= Coca-Cola Young Professionals' Championship =

Golf tournament

The Coca-Cola Young Professionals' Championship was a golf tournament on the British PGA tournament circuit that was played from 1968 to 1976. Entry was restricted to players under 25 years old.
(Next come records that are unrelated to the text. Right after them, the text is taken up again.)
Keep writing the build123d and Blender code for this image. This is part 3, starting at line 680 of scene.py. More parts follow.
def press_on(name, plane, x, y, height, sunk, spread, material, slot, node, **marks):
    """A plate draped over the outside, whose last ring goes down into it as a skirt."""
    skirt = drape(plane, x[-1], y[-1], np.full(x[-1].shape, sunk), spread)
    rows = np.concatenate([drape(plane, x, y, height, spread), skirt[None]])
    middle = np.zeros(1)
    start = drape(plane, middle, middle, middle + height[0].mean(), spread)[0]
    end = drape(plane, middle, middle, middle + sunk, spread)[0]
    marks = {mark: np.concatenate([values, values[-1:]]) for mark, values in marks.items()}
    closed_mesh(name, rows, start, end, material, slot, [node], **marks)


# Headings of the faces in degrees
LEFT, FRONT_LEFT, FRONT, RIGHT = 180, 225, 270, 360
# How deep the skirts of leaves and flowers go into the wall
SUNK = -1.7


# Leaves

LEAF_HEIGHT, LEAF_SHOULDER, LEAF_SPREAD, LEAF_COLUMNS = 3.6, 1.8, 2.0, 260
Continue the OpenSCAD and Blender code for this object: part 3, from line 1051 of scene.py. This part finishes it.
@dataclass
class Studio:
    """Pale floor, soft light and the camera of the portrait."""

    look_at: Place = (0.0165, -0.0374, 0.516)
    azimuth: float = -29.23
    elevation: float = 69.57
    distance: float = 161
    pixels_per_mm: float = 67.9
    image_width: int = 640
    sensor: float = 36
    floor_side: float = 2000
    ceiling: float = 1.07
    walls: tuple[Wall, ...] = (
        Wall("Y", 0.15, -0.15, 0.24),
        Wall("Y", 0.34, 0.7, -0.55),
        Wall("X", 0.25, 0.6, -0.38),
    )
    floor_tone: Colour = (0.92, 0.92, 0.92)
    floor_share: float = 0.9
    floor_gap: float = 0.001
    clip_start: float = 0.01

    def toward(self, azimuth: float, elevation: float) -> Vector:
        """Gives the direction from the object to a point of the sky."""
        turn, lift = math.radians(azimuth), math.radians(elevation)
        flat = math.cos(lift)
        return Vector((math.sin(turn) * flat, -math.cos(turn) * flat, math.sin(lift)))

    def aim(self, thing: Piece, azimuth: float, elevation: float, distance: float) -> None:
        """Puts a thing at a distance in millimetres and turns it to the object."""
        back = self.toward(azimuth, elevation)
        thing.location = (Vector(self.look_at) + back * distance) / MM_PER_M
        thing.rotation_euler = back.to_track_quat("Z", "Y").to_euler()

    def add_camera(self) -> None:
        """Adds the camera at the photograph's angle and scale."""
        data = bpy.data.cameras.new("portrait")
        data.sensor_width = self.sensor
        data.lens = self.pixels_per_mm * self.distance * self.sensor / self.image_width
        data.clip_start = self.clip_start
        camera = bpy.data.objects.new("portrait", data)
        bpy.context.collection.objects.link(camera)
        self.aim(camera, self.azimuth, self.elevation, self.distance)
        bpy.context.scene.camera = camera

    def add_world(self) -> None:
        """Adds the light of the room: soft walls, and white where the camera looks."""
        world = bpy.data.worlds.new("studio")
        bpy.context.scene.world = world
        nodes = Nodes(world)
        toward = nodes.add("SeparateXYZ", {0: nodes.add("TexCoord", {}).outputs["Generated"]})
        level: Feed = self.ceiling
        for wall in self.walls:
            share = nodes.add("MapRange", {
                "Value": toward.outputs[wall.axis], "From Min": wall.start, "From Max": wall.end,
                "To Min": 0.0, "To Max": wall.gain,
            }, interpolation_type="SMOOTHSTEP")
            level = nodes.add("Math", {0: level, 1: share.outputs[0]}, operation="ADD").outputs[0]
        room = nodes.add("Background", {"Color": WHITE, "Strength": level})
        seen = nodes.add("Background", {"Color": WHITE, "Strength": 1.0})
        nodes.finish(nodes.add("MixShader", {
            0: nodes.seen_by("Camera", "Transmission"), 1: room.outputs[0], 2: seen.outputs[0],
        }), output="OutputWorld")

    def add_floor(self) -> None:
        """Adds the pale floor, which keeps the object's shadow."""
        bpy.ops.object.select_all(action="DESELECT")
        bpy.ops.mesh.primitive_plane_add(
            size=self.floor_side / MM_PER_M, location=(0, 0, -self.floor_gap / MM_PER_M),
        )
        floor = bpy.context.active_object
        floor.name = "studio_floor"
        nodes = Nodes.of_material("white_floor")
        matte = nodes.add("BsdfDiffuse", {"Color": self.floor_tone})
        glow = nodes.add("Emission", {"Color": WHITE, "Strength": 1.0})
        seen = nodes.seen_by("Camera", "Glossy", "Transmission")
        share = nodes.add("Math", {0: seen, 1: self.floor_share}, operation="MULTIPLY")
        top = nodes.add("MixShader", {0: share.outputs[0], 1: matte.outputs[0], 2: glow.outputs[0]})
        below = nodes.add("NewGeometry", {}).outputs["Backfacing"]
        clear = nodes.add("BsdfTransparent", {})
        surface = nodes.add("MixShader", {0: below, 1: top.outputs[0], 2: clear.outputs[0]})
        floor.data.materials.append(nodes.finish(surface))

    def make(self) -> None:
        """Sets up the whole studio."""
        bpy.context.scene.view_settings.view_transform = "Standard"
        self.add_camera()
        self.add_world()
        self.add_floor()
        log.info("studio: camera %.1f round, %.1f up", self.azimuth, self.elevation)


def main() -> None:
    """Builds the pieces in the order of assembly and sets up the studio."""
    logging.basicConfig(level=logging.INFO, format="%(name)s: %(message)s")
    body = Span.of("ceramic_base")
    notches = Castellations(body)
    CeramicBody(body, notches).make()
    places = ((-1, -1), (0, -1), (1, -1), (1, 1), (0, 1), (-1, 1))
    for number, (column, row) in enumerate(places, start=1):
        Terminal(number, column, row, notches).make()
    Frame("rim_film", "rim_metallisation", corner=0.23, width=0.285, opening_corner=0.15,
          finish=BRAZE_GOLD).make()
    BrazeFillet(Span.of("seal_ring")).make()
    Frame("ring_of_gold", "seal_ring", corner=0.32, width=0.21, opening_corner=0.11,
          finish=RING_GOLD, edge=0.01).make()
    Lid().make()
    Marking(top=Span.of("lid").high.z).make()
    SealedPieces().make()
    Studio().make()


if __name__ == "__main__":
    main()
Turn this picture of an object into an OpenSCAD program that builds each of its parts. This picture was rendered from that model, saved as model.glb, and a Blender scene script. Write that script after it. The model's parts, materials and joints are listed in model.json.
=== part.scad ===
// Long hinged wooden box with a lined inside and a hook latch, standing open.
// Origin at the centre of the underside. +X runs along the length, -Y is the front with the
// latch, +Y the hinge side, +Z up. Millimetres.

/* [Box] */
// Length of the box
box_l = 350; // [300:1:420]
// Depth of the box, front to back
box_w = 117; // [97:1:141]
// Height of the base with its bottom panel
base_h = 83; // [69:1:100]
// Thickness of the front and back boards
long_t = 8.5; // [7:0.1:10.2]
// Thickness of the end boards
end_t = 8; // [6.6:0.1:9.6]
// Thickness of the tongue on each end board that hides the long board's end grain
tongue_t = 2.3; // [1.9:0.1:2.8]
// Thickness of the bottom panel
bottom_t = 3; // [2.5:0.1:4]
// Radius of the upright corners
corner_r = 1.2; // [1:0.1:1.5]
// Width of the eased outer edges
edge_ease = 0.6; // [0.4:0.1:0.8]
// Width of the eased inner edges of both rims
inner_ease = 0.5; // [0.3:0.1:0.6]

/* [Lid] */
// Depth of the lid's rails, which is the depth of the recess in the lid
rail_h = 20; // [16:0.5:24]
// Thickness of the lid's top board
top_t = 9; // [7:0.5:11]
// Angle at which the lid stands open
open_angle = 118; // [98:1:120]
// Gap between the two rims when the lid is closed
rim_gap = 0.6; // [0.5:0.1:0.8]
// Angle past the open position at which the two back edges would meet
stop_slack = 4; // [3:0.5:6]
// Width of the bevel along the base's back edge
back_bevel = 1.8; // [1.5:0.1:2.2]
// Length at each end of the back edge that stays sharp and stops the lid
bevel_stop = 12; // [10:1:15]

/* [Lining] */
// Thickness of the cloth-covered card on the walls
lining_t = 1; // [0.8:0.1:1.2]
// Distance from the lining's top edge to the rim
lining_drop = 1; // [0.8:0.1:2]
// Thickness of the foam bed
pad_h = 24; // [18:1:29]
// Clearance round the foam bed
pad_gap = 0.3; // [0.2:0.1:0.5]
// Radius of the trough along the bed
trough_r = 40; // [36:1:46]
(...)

Coca-Cola sponsorship ended in 1974. The 1975 event was called the T.P.D. Young Professionals' Championship while the final event in 1976 was called the T.P.D. Under-25 Championship.

==Winners==

| Year | Winner | Country | Venue | Score | Margin of victory | Runner(s)-up | Winner's share (£) | Ref |
T.P.D. Under-25 Championship
| 1976 | Howard Clark | England | Westcliff Country Club | 281 | 3 strokes | WAL Kim Dabson |  |  |
T.P.D. Young Professionals' Championship
| 1975 | Dale Hayes | South Africa | Hill Barn Golf Club | 266 | 3 strokes | ENG Pip Elson | 700 |  |
Coca-Cola Young Professionals' Championship
| 1974 | Dale Hayes | South Africa | Long Ashton Golf Club | 274 | 1 stroke | AUS Jack Newton | 1,400 |  |
| 1973 | Bernard Gallacher | Scotland | Bristol & Clifton Golf Club (and Long Ashton Golf Club) | 277 | 4 strokes | ENG Peter Dawson | 600 |  |
| 1972 | Peter Oosterhuis | England | Long Ashton Golf Club (and Bristol & Clifton Golf Club) | 278 | 2 strokes | ENG John Cook |  |  |
| 1971 | John Garner | England | Southampton Municipal Golf Club (and Stoneham Golf Club) | 273 | 1 stroke | ENG Guy Hunt | 600 |  |
| 1970 | Peter Oosterhuis | England | Morecambe Golf Club (and Heysham Golf Club) | 274 | 1 stroke | NIR Eddie Polland | 500 |  |
| 1969 | Brian Barnes | Scotland | Bristol & Clifton Golf Club (and Long Ashton Golf Club) | 280 | Playoff | SCO Bernard Gallacher | 500 |  |
| 1968 | Peter Townsend | England | Coventry Golf Club | 270 | 3 strokes | SCO Bernard Gallacher | 500 |  |

In 1969, Barnes beat Gallacher at the first extra hole with a birdie 3.